Written instruction: Exactly the lines between the line containing "edge = math.degrees(math.asin(FRONT_BOW[0]" and the line containing "in imported if", together with those two lines, are to be output.

Given material:
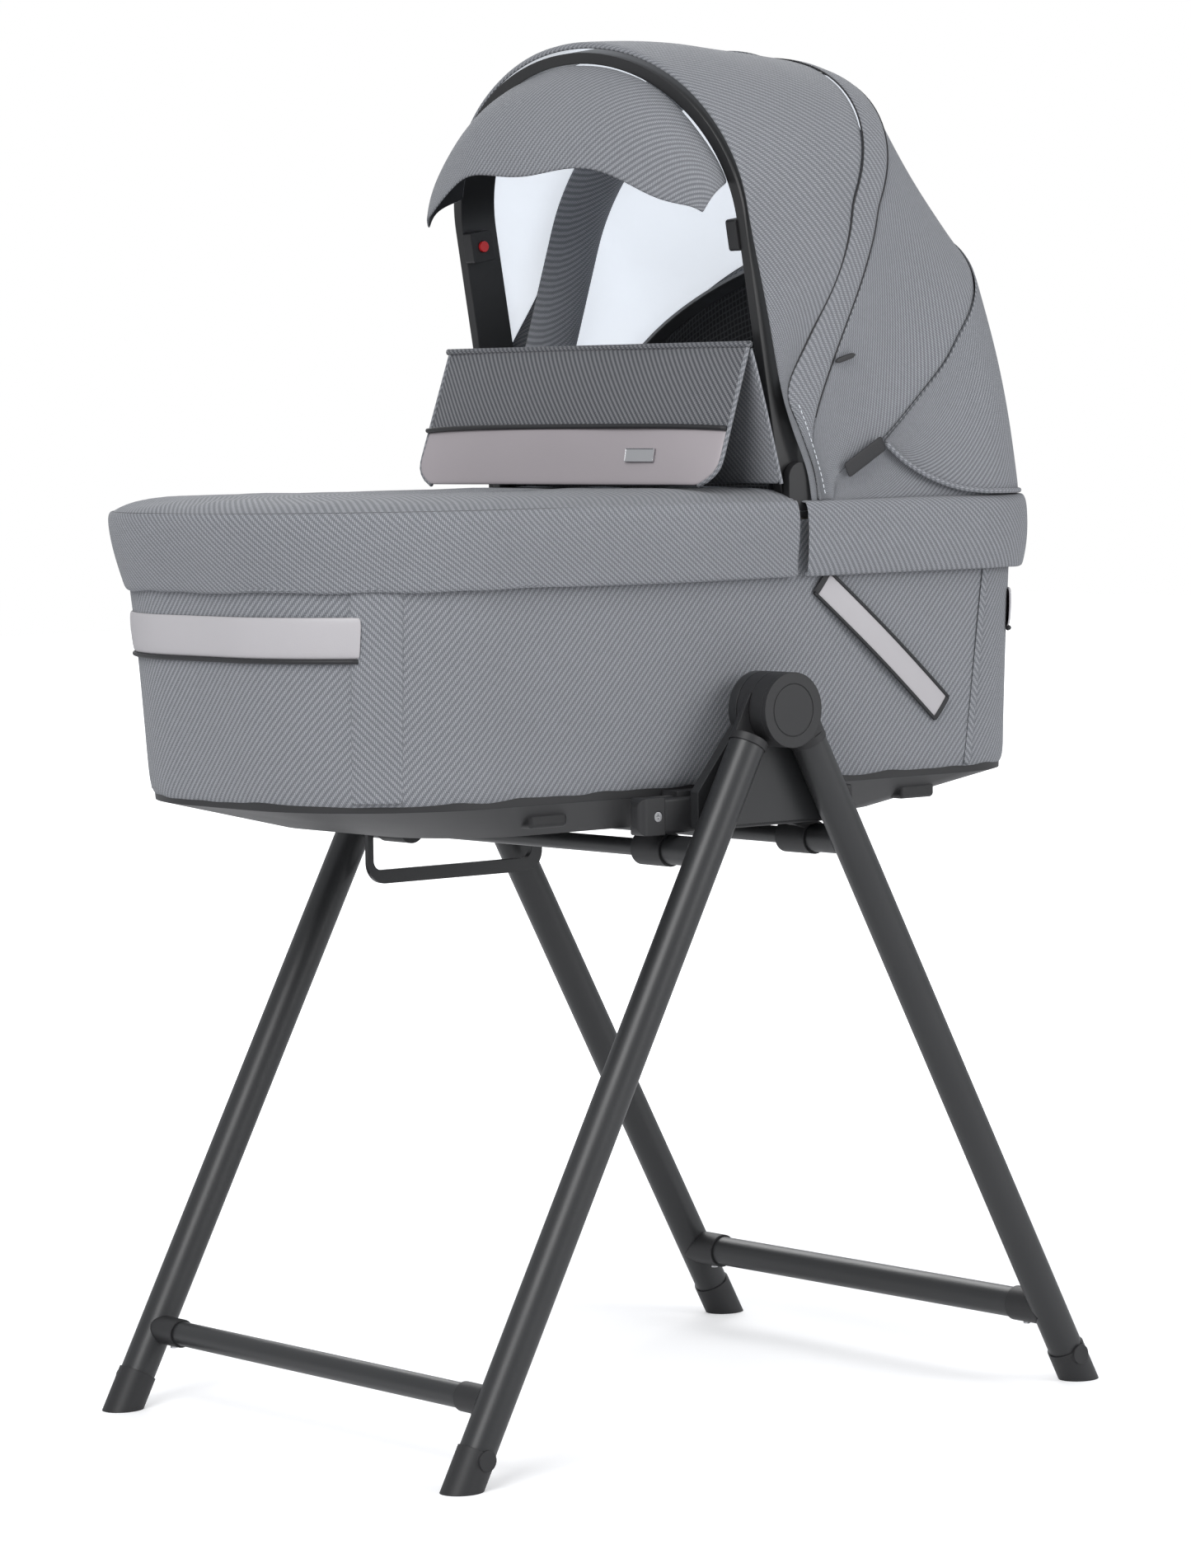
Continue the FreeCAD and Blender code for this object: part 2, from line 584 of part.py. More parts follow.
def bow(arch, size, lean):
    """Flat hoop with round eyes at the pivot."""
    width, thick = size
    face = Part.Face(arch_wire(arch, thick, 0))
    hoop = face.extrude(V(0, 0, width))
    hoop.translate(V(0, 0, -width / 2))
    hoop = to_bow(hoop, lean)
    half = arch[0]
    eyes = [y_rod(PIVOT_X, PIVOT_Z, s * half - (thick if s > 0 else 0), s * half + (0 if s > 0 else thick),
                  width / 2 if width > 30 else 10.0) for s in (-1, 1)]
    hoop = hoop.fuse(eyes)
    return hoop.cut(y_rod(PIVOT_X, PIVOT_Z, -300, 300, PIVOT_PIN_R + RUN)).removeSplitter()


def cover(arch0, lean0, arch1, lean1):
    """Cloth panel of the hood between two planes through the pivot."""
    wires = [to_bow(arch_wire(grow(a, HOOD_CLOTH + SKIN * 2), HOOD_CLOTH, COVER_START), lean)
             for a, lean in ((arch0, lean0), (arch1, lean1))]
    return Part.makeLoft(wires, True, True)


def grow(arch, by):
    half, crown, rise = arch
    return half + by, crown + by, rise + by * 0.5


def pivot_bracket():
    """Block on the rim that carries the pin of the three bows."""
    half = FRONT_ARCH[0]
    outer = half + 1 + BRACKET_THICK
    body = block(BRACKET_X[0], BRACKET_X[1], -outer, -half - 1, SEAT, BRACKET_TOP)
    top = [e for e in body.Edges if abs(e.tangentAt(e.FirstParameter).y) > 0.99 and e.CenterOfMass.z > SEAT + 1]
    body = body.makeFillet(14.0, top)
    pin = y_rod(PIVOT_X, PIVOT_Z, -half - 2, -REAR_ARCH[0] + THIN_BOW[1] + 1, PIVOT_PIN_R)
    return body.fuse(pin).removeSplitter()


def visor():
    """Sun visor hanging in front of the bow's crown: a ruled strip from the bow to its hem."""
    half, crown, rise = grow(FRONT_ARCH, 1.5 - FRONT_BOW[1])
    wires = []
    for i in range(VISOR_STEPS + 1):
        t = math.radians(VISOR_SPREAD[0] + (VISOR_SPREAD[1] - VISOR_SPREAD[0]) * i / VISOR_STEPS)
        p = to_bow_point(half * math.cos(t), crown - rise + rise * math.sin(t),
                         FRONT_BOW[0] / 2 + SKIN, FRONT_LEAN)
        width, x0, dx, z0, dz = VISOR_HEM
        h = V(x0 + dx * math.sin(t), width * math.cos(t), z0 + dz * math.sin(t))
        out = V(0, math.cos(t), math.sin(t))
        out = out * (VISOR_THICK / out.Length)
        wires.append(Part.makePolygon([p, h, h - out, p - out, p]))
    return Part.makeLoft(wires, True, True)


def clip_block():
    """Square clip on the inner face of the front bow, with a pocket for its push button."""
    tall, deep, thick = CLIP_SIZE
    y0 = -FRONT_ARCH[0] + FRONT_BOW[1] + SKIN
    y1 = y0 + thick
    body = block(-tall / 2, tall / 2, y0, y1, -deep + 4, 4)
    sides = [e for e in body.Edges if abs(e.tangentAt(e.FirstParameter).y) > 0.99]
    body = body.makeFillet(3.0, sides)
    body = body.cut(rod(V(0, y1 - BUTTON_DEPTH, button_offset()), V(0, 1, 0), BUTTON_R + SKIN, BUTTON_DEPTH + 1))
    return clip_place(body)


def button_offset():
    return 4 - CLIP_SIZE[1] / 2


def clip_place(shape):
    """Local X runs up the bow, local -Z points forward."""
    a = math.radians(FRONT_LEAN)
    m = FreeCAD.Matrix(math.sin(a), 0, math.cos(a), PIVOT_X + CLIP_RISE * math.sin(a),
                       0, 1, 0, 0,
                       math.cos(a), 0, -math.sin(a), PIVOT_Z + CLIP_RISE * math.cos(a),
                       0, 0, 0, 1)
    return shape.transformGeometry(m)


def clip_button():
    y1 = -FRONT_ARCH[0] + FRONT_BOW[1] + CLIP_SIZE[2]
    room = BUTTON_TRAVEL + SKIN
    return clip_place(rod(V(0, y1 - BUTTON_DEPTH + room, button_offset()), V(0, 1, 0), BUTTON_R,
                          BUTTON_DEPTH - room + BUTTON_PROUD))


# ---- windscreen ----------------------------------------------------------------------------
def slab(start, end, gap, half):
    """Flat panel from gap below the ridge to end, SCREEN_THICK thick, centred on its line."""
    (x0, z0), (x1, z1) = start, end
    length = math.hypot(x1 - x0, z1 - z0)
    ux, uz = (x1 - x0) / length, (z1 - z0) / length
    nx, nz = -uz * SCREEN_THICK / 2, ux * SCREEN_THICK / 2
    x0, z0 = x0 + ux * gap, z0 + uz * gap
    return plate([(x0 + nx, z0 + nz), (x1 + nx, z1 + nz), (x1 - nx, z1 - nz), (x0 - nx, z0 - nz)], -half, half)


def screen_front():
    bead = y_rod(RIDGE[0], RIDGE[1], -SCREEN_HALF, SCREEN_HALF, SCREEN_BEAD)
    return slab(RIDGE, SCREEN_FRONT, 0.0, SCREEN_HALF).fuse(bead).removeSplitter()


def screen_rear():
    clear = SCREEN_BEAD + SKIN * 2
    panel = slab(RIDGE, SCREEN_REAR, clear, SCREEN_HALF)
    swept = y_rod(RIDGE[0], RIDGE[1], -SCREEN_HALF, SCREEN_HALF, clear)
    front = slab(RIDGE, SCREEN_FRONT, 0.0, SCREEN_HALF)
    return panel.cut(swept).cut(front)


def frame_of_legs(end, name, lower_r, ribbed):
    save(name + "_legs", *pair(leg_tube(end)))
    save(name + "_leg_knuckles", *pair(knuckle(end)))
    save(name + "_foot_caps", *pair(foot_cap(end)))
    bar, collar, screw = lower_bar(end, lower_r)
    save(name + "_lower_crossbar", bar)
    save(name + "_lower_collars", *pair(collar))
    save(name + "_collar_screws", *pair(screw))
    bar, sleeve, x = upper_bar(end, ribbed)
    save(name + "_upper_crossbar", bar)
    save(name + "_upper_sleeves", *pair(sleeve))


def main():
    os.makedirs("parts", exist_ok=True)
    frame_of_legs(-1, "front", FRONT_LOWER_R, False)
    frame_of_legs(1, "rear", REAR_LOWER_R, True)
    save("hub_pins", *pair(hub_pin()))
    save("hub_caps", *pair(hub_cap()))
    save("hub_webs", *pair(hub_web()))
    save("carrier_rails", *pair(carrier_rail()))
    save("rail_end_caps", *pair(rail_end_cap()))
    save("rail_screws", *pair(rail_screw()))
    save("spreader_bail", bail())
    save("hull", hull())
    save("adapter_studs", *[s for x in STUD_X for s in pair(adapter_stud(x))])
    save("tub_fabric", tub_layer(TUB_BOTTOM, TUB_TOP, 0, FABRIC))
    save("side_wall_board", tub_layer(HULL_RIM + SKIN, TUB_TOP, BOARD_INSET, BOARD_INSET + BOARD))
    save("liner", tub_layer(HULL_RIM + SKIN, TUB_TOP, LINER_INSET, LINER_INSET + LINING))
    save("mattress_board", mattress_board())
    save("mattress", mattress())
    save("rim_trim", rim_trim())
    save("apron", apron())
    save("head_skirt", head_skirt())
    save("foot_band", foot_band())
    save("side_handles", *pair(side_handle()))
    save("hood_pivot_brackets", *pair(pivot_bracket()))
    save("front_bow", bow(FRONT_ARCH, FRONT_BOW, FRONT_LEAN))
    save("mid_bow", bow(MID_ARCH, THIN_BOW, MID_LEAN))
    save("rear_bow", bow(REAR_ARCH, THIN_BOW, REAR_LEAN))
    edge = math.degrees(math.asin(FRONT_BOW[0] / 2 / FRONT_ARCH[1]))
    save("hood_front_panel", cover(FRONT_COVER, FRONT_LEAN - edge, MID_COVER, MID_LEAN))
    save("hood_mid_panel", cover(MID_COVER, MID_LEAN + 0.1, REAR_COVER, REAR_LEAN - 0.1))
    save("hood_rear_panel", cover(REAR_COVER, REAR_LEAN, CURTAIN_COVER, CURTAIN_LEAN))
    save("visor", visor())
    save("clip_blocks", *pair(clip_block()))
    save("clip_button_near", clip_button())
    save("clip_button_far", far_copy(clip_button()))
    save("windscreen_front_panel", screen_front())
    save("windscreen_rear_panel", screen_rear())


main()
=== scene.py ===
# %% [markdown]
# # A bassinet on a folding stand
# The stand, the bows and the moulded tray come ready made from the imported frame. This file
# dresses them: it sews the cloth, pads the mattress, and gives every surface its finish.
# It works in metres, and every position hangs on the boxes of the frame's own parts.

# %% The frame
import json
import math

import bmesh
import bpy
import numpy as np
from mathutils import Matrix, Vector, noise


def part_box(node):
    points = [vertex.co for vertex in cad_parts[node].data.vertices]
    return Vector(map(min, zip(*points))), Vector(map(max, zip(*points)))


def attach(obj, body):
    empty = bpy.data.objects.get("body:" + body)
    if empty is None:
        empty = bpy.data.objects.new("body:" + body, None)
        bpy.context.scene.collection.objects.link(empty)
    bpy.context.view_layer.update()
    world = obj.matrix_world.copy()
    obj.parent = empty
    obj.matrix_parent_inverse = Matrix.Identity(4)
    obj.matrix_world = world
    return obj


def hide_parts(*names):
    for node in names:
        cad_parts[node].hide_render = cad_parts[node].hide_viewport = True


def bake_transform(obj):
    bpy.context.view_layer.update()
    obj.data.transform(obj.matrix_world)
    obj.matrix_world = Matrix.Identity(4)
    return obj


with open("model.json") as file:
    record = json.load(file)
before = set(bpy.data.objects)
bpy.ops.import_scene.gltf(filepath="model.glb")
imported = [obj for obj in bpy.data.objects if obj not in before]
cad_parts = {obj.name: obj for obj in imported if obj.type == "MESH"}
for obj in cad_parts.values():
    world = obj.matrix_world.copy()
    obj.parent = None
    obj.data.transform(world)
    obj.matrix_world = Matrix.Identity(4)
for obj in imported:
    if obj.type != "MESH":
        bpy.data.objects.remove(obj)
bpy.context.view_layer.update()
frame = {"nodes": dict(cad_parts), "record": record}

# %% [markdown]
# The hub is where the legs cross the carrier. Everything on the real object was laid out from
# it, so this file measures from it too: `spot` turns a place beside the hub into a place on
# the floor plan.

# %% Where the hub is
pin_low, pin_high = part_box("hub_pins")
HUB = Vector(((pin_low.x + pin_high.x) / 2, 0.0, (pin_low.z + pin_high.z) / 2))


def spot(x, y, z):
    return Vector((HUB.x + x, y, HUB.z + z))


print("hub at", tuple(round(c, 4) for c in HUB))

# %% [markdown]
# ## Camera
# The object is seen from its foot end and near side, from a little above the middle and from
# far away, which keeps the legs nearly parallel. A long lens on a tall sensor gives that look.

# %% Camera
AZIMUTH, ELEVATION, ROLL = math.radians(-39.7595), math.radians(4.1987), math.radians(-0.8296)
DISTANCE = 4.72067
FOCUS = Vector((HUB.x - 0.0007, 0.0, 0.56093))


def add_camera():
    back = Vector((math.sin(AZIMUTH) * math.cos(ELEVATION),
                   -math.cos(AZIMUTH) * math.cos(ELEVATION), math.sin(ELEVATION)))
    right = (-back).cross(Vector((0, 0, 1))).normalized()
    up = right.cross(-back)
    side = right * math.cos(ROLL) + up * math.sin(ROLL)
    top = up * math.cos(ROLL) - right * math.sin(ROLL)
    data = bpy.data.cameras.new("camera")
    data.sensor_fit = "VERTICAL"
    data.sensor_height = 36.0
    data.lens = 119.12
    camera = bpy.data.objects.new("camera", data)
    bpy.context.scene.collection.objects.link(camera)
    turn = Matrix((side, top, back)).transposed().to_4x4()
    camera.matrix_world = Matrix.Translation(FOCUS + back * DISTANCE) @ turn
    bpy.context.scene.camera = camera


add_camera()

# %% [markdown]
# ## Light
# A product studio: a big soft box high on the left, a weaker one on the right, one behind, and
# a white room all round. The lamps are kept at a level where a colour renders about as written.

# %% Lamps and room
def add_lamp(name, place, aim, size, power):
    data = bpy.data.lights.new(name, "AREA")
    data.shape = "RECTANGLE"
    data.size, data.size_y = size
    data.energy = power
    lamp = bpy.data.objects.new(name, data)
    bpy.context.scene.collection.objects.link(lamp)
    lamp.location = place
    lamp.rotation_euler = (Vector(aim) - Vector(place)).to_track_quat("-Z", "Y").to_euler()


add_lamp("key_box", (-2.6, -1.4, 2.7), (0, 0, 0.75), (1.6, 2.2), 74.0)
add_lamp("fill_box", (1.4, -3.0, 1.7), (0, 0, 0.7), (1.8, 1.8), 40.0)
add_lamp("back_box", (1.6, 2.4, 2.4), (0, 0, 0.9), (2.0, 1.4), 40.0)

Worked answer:
    edge = math.degrees(math.asin(FRONT_BOW[0] / 2 / FRONT_ARCH[1]))
    save("hood_front_panel", cover(FRONT_COVER, FRONT_LEAN - edge, MID_COVER, MID_LEAN))
    save("hood_mid_panel", cover(MID_COVER, MID_LEAN + 0.1, REAR_COVER, REAR_LEAN - 0.1))
    save("hood_rear_panel", cover(REAR_COVER, REAR_LEAN, CURTAIN_COVER, CURTAIN_LEAN))
    save("visor", visor())
    save("clip_blocks", *pair(clip_block()))
    save("clip_button_near", clip_button())
    save("clip_button_far", far_copy(clip_button()))
    save("windscreen_front_panel", screen_front())
    save("windscreen_rear_panel", screen_rear())


main()
=== scene.py ===
# %% [markdown]
# # A bassinet on a folding stand
# The stand, the bows and the moulded tray come ready made from the imported frame. This file
# dresses them: it sews the cloth, pads the mattress, and gives every surface its finish.
# It works in metres, and every position hangs on the boxes of the frame's own parts.

# %% The frame
import json
import math

import bmesh
import bpy
import numpy as np
from mathutils import Matrix, Vector, noise


def part_box(node):
    points = [vertex.co for vertex in cad_parts[node].data.vertices]
    return Vector(map(min, zip(*points))), Vector(map(max, zip(*points)))


def attach(obj, body):
    empty = bpy.data.objects.get("body:" + body)
    if empty is None:
        empty = bpy.data.objects.new("body:" + body, None)
        bpy.context.scene.collection.objects.link(empty)
    bpy.context.view_layer.update()
    world = obj.matrix_world.copy()
    obj.parent = empty
    obj.matrix_parent_inverse = Matrix.Identity(4)
    obj.matrix_world = world
    return obj


def hide_parts(*names):
    for node in names:
        cad_parts[node].hide_render = cad_parts[node].hide_viewport = True


def bake_transform(obj):
    bpy.context.view_layer.update()
    obj.data.transform(obj.matrix_world)
    obj.matrix_world = Matrix.Identity(4)
    return obj


with open("model.json") as file:
    record = json.load(file)
before = set(bpy.data.objects)
bpy.ops.import_scene.gltf(filepath="model.glb")
imported = [obj for obj in bpy.data.objects if obj not in before]
cad_parts = {obj.name: obj for obj in imported if obj.type == "MESH"}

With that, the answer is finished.